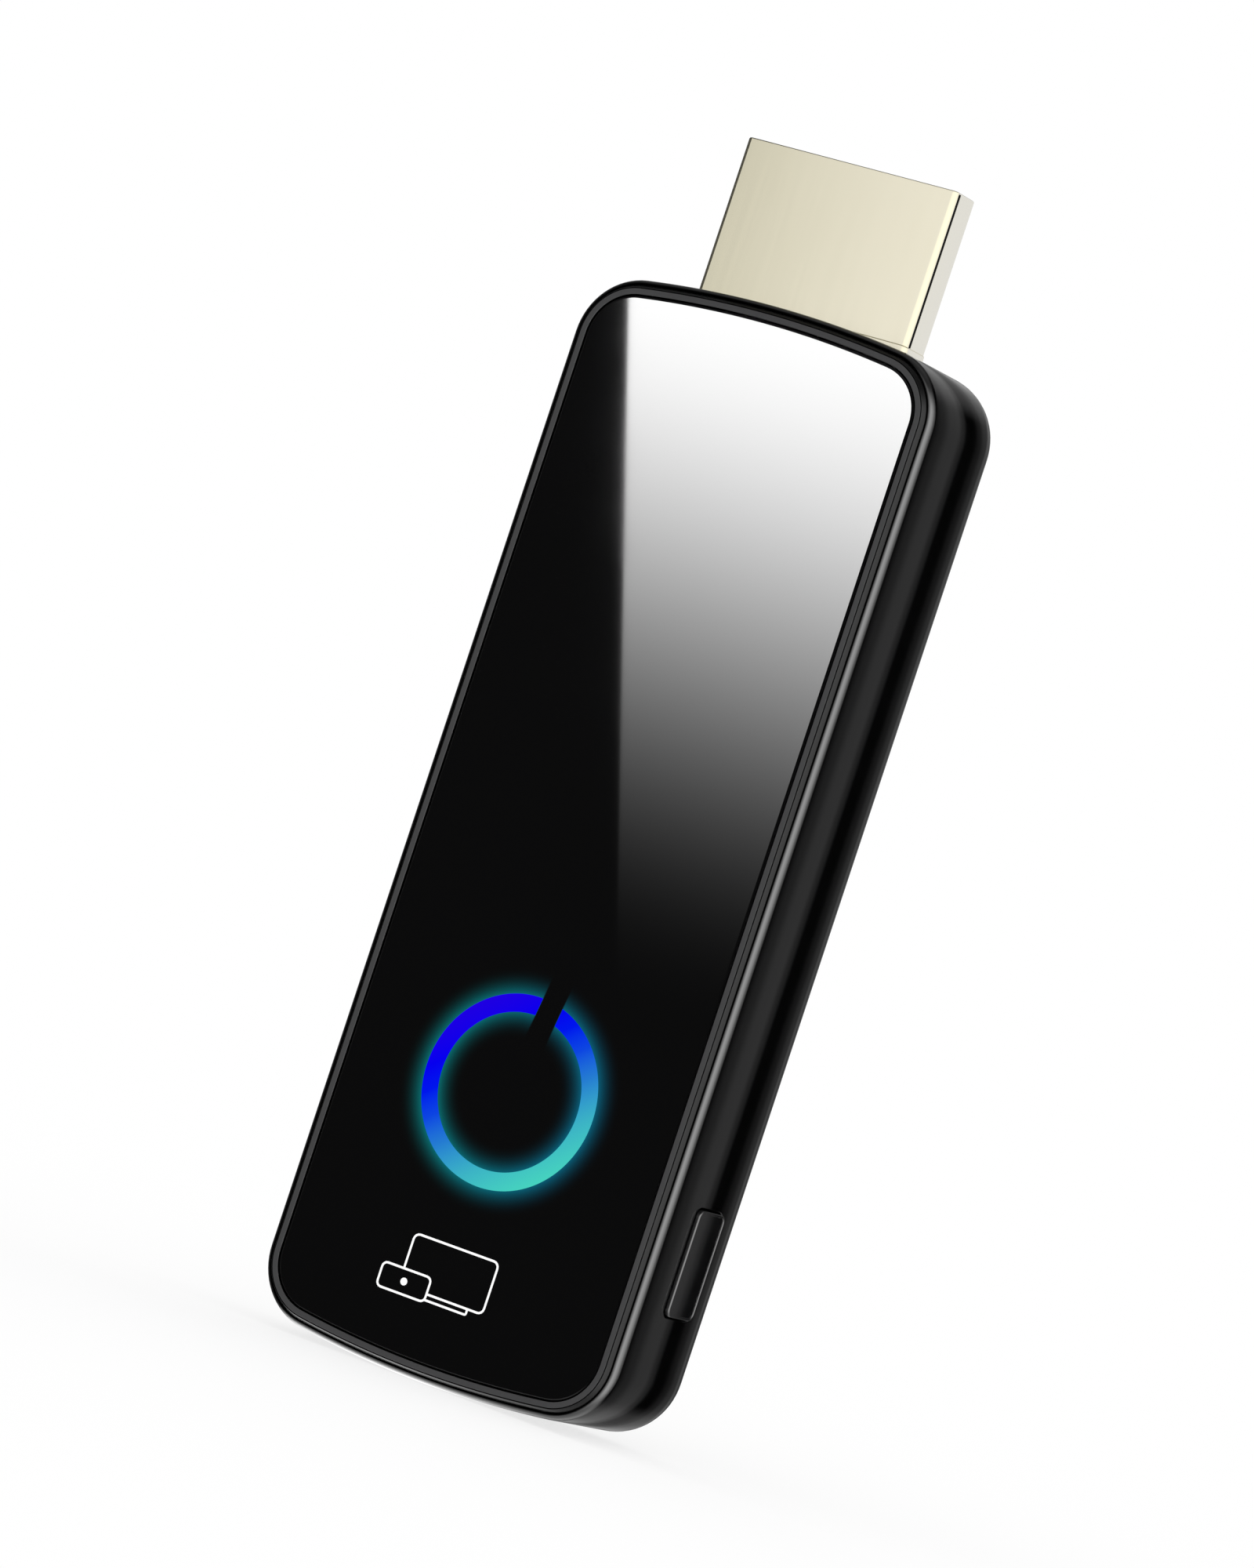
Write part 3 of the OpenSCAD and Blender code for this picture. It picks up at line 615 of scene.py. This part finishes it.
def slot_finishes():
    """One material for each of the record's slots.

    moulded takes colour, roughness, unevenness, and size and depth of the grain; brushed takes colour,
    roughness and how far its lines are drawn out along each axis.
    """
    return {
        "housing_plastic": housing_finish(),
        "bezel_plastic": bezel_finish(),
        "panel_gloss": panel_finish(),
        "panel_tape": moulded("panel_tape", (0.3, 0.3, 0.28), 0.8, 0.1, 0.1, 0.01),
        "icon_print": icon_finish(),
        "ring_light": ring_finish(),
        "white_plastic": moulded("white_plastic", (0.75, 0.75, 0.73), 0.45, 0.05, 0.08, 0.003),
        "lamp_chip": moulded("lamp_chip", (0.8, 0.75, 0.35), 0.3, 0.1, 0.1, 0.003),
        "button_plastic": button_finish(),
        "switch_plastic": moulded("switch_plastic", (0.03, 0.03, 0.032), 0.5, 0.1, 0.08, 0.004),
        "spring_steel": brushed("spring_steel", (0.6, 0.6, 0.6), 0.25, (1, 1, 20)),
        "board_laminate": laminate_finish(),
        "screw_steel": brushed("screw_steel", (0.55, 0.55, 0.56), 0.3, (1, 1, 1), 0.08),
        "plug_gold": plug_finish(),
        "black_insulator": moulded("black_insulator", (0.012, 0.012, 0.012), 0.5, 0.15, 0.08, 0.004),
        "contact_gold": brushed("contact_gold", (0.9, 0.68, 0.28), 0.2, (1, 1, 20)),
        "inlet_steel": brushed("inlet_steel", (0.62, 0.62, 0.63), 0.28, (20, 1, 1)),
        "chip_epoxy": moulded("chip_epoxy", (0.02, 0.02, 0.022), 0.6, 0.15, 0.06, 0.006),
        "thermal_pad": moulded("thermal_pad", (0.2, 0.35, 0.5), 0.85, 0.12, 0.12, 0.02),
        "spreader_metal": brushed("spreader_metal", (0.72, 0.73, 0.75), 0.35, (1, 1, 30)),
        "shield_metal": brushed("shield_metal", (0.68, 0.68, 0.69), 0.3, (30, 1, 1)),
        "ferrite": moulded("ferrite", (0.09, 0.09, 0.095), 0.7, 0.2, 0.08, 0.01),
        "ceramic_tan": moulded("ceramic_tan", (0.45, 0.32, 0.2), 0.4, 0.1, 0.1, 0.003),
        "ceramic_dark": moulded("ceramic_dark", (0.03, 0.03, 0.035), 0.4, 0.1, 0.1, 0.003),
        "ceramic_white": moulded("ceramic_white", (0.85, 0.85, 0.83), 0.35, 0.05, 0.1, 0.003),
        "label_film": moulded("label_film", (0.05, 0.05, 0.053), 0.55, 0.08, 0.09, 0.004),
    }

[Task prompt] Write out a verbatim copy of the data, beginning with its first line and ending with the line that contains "the record's slots.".

[Expected output]
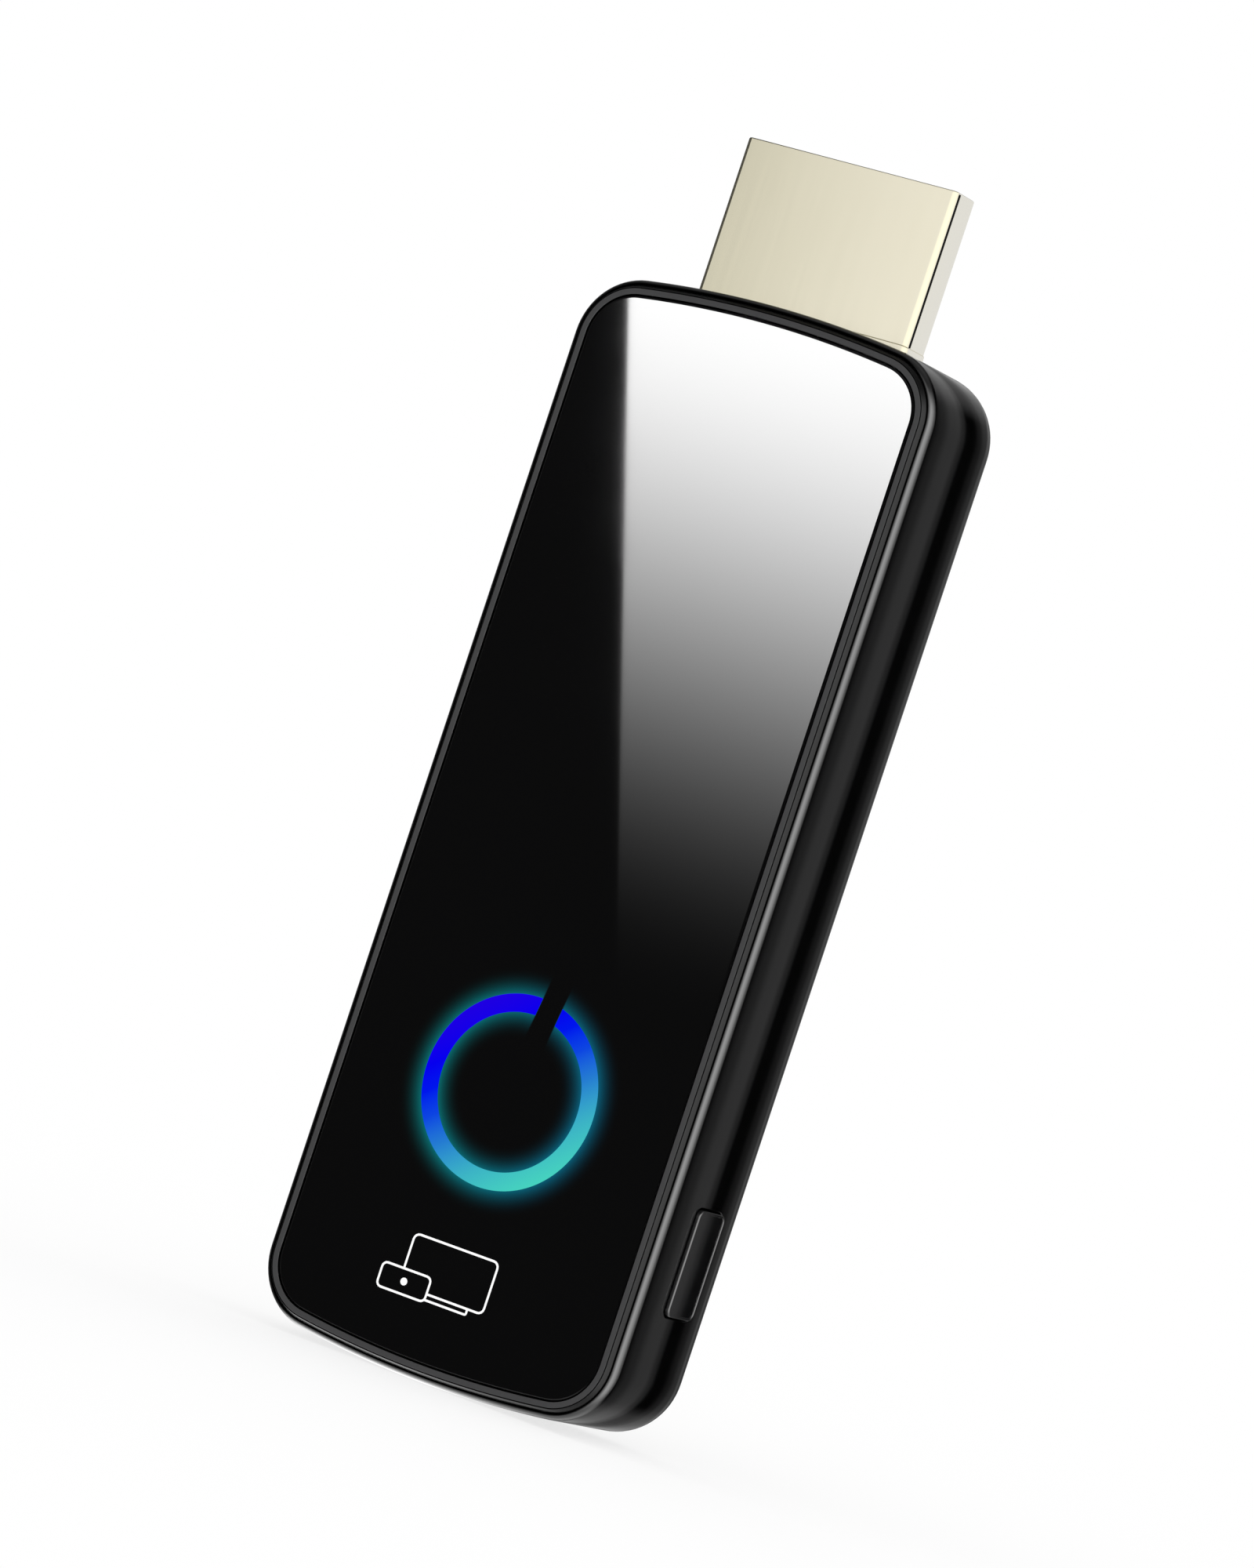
Write part 3 of the OpenSCAD and Blender code for this picture. It picks up at line 615 of scene.py. This part finishes it.
def slot_finishes():
    """One material for each of the record's slots.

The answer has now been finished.